Doing more development, rather than less, allows us to weave a richer tapestry. Not only will our story or game have more depth, but these layers of details—even if they never appear on the page (and most of them won’t)—become the fertile field of invention for the fictional world. Unexpected connections and associations, new insights and ideas, grow out of this body of work. Because of the breadth of this foundation, the new things we add to our world have “legs,” and we are in little danger of generating a trite and cliched world.

Obviously I advocate for going beyond the immediate and obvious needs of the story. But if world building only for the needs of the story or game is “too little” development, then how much is actually enough? I have some thoughts on that that I’ll share in a future post.

_____

1. A common fallacy is the assumption that if you don’t willfully constrain yourself to a modest amount of world building, you will somehow fall off the deep end and write encyclopedias worth of irrelevant miscellanea instead. Yes, some world building aficionados do that. But most of us have more discriminating output control than that—or at the very least, insufficient time to go there.

2. I qualify this blanket statement with an exception: if we are writing short fiction that is a one-off tale in a setting we do not (initially, at least) plan to use again.

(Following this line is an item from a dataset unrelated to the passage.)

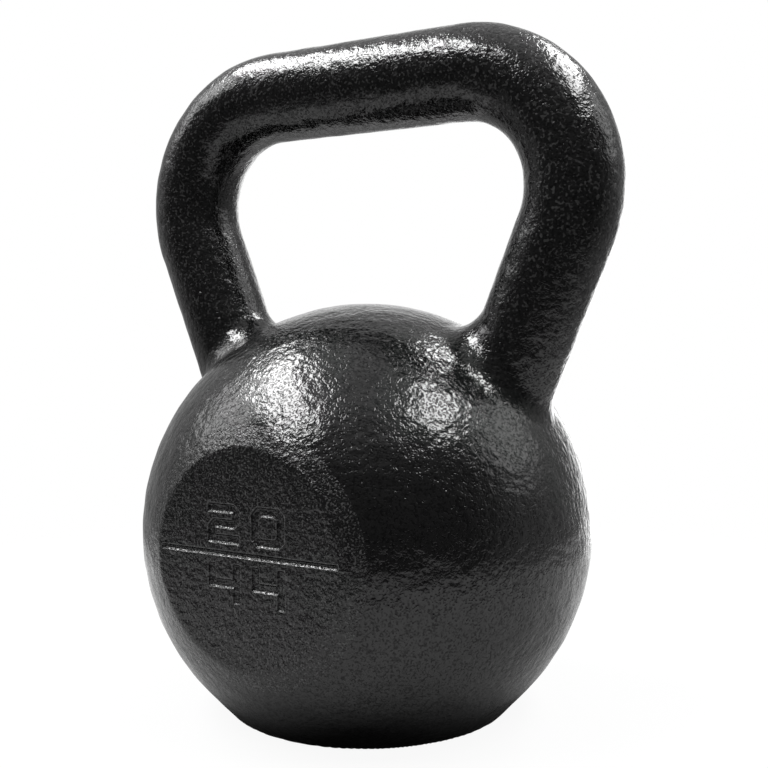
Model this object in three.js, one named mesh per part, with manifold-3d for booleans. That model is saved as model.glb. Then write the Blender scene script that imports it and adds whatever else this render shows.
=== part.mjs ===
// A cast-iron kettlebell: a ball with a flat base and two flat faces, under a bent round handle.
// Millimetres, +Z up. The origin is the centre of the face that it stands on, the grip runs
// along X, and the face with the sunk figures looks along -Y.

import * as THREE from 'three';
import { mergeVertices } from 'three/addons/utils/BufferGeometryUtils.js';
import { ParametricGeometry } from 'three/addons/geometries/ParametricGeometry.js';
import Module from 'manifold-3d';

const wasm = await Module();
wasm.setup();

// Driving dimensions, in millimetres and degrees.

const ballRadius = 85;
const ballCentreHeight = 67.6; // from the resting face up to the ball's centre
const footHeight = 10; // the ball runs down to the resting face as a cone from this height
const rimRadius = 2; // rounding between the foot and the resting face
const faceDepth = 8.6; // how far each flat face is sunk below the ball's surface
const faceThickness = 4;

const gripDiameter = 34.4;
const windowHeight = 64.4; // clear height between the top of the ball and the grip
const handleWidth = 200.6; // outside width over both corners
const cornerRadius = 42; // bend of the handle's centre line
const rootAngle = 45; // from the top of the ball round to where a horn's centre line enters it
const rootFillet = 11.8; // hollow rounding between a horn and the ball
const rootHeight = 3; // height above the ball of the flat that a horn stands on

const figureHeight = 13;
const figureWidth = 13;
const figureSpacing = 5; // between two figures on one line
const strokeWidth = 2.8;
const strokeChamfer = 2.2;
const lineSpacing = 2.6; // from the bar to the figures above and below it
const barHeight = 1.6;
const barMargin = 1.5; // from the end of the bar to the rim of the front face
const barOffset = 1.7; // height of the bar above the ball's centre
const markDepth = 0.8; // how far the bar and the figures are sunk into the front face

const clearance = 0.3; // between neighbouring solids

// Fineness of the curved surfaces.

const ballSegments = 72;
const ballRings = 26;
const rimSteps = 3;
const tubeSegments = 40;
const cornerSteps = 16;
const filletSteps = 7;

// Places that follow from the dimensions. The handle is worked out for its right side, at +X.

const gripRadius = gripDiameter / 2;
const ballCentre = new THREE.Vector3(0, 0, ballCentreHeight);
const gripHeight = ballCentreHeight + ballRadius + windowHeight + gripRadius;
const faceDistance = ballRadius - faceDepth;
const faceRadius = Math.sqrt(ballRadius ** 2 - faceDistance ** 2);
const cornerCentre = new THREE.Vector3(
  handleWidth / 2 - gripRadius - cornerRadius,
  0,
  gripHeight - cornerRadius,
);
const rootNormal = directionAt(THREE.MathUtils.degToRad(90 - rootAngle));
const rootPoint = ballCentre.clone().addScaledVector(rootNormal, ballRadius);
const hornTurn = turnOfHorn();
const hornDirection = directionAt(Math.PI / 2 - hornTurn);
const hornOutward = directionAt(-hornTurn);
const hornTop = cornerCentre.clone().addScaledVector(hornOutward, cornerRadius);

// A unit vector in the XZ plane, at an angle from +X up towards +Z.
function directionAt(angle) {
  return new THREE.Vector3(Math.cos(angle), 0, Math.sin(angle));
}

// How far a horn leans from the vertical, so that its line from the ball is tangent to the corner.
function turnOfHorn() {
  const across = cornerCentre.x - rootPoint.x;
  const up = cornerCentre.z - rootPoint.z;
  return Math.asin(cornerRadius / Math.hypot(across, up)) + Math.atan2(across, up);
}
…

This is the most self-contained and insular of narrative units (one-off flash fiction is a great example of the breed) and it is often the case that stories like this simply do not need much if any world building beyond what appears on the page.

3. In my critique of this standard world building advice, I am mainly speaking to people creating worlds that will appear either in a lengthy work like a novel, be used for a multifaceted purpose like a campaign setting, or folks writing short fiction in a setting they are open to revisiting in the future.

4. Bauer’s larger point here, though, which I agree with, is that you don’t want to bury your audience in unnecessary detail—which, again, is a matter of writing craft.